Going back to the glider analogy, when the all up weight of the aircraft is icreased the potential energy gained after getting it to altitude is used as an increase in airspeed (kinetic). The aircraft will travel faster towards the ground, therefore it has a higher rate of descent for the same glide profile (same angle).

I have used this thinking for years, so I am fairly pi55ed that you have just ruined it for me.

What if I said .............

I am pretty sure that as a result of an increase in weight we find that there is an increase in Nr. This, I am assuming, is a given. We have Auto RPM graphs that tell us when we are heavy we are allowed higher Nr, for rigging purposes.

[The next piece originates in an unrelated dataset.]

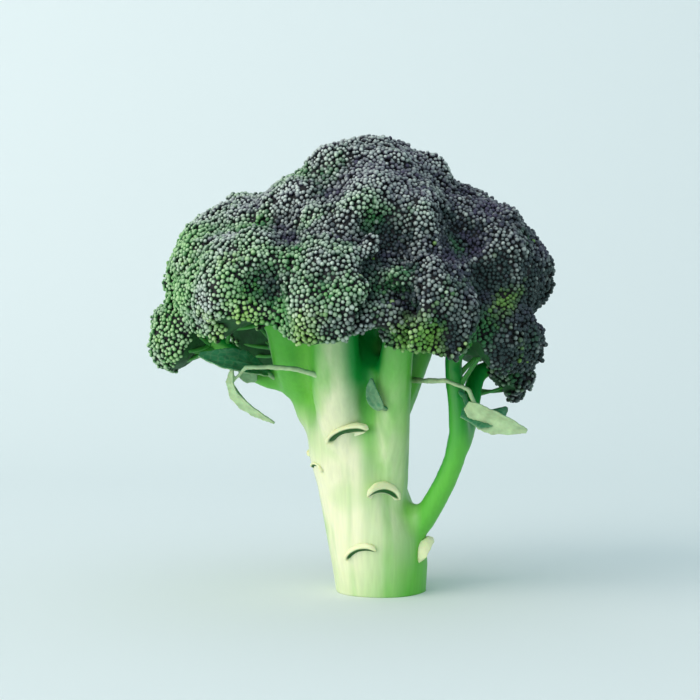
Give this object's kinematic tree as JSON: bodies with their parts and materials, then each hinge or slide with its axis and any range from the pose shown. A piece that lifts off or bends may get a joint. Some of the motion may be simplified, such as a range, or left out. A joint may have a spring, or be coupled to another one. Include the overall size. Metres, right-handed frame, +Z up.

To get the increase in Nr we must have an increase in Rate of Descent in order to get the increase in the airflow coming up through the disc. It can't be done any other way for the same airspeed.

Sounded good hey?

cheers

Rotorque,

Yes, the Nr would tend to increase so as 212Man asked, the Nr would need to be kept constant by raising the lever and the airspeed would need to be kept the same for "all else to be equal" as it were.

Increased Nr would cause more energy to be dissipated because of an increase in drag (increase in rotational airflow squared). That would mean that the ROD would increase.

Complicated, isn't it?

An interesting conversation! For what it's worth, when collecting data to build flight manual data on autorotation, it is essential that NR and N2 be split. As several posters pointed out, this insures that no engine power is making it to the rotor system.

This usually required milking the power lever(s) back towards Ground Idle, particularly at low weights. This was one maneuver where being a left handed FTE paid off. Sitting in the left seat, I could keep the right hand on the levers, and still make notes with my left. I never removed that right hand till NR and N2 matched up again, the torque meter started to rise, and the rate of descent decreased.

By the way, this was all done on experimental flight permits, and is probably outside of normal ops for certified machines. Kids, don't try this at home: unless, like me, you are lucky enough to be sitting beside the best helicopter pilots in the world.